• [AIM]: Quote the whole listing verbatim.

• [INFORMATION SHOWN]:

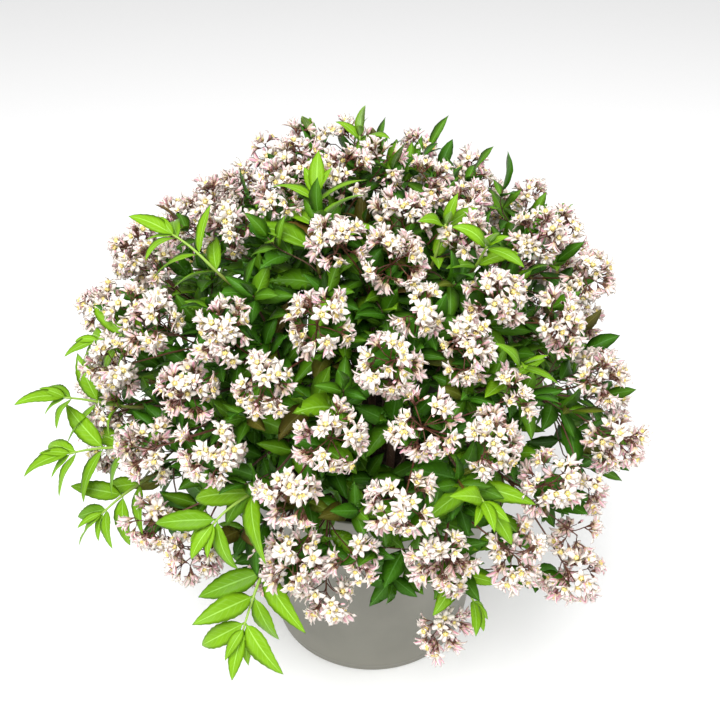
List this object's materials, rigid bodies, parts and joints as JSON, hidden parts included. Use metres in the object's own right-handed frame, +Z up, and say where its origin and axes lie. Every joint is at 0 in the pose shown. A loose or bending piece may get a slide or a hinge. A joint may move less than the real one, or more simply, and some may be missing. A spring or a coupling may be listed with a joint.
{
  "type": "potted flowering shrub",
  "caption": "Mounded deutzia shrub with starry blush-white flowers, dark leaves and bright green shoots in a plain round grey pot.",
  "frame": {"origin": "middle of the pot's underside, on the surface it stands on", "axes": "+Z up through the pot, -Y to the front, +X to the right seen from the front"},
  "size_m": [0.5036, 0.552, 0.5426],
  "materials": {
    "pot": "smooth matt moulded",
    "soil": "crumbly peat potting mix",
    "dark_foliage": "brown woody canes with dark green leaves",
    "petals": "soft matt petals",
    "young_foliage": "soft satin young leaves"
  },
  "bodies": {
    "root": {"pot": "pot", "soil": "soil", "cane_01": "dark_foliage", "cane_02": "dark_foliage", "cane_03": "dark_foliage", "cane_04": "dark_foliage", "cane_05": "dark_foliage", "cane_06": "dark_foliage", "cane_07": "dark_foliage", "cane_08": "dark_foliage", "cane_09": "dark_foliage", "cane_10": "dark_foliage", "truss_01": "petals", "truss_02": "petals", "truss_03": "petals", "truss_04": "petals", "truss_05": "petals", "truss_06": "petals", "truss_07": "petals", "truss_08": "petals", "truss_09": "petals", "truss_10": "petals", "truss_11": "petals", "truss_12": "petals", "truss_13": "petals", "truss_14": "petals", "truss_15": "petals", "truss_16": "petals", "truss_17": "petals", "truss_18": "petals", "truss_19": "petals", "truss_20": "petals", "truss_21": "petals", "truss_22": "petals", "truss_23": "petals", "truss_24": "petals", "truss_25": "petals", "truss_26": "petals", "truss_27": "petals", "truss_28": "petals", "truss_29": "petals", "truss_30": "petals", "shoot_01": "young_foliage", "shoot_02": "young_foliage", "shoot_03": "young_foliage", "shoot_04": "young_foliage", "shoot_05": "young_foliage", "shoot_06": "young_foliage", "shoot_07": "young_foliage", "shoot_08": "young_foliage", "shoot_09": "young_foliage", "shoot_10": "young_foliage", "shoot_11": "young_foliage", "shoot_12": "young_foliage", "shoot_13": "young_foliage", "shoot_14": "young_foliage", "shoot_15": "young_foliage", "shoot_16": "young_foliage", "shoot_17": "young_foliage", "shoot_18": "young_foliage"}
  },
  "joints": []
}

• [OUTPUT OF THE EXERCISE]:
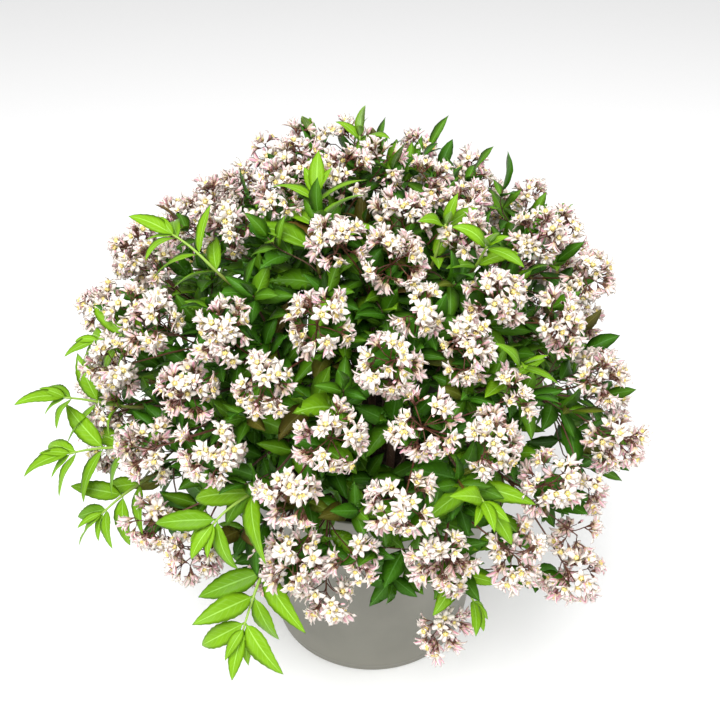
List this object's materials, rigid bodies, parts and joints as JSON, hidden parts included. Use metres in the object's own right-handed frame, +Z up, and say where its origin and axes lie. Every joint is at 0 in the pose shown. A loose or bending piece may get a slide or a hinge. A joint may move less than the real one, or more simply, and some may be missing. A spring or a coupling may be listed with a joint.
{
  "type": "potted flowering shrub",
  "caption": "Mounded deutzia shrub with starry blush-white flowers, dark leaves and bright green shoots in a plain round grey pot.",
  "frame": {"origin": "middle of the pot's underside, on the surface it stands on", "axes": "+Z up through the pot, -Y to the front, +X to the right seen from the front"},
  "size_m": [0.5036, 0.552, 0.5426],
  "materials": {
    "pot": "smooth matt moulded",
    "soil": "crumbly peat potting mix",
    "dark_foliage": "brown woody canes with dark green leaves",
    "petals": "soft matt petals",
    "young_foliage": "soft satin young leaves"
  },
  "bodies": {
    "root": {"pot": "pot", "soil": "soil", "cane_01": "dark_foliage", "cane_02": "dark_foliage", "cane_03": "dark_foliage", "cane_04": "dark_foliage", "cane_05": "dark_foliage", "cane_06": "dark_foliage", "cane_07": "dark_foliage", "cane_08": "dark_foliage", "cane_09": "dark_foliage", "cane_10": "dark_foliage", "truss_01": "petals", "truss_02": "petals", "truss_03": "petals", "truss_04": "petals", "truss_05": "petals", "truss_06": "petals", "truss_07": "petals", "truss_08": "petals", "truss_09": "petals", "truss_10": "petals", "truss_11": "petals", "truss_12": "petals", "truss_13": "petals", "truss_14": "petals", "truss_15": "petals", "truss_16": "petals", "truss_17": "petals", "truss_18": "petals", "truss_19": "petals", "truss_20": "petals", "truss_21": "petals", "truss_22": "petals", "truss_23": "petals", "truss_24": "petals", "truss_25": "petals", "truss_26": "petals", "truss_27": "petals", "truss_28": "petals", "truss_29": "petals", "truss_30": "petals", "shoot_01": "young_foliage", "shoot_02": "young_foliage", "shoot_03": "young_foliage", "shoot_04": "young_foliage", "shoot_05": "young_foliage", "shoot_06": "young_foliage", "shoot_07": "young_foliage", "shoot_08": "young_foliage", "shoot_09": "young_foliage", "shoot_10": "young_foliage", "shoot_11": "young_foliage", "shoot_12": "young_foliage", "shoot_13": "young_foliage", "shoot_14": "young_foliage", "shoot_15": "young_foliage", "shoot_16": "young_foliage", "shoot_17": "young_foliage", "shoot_18": "young_foliage"}
  },
  "joints": []
}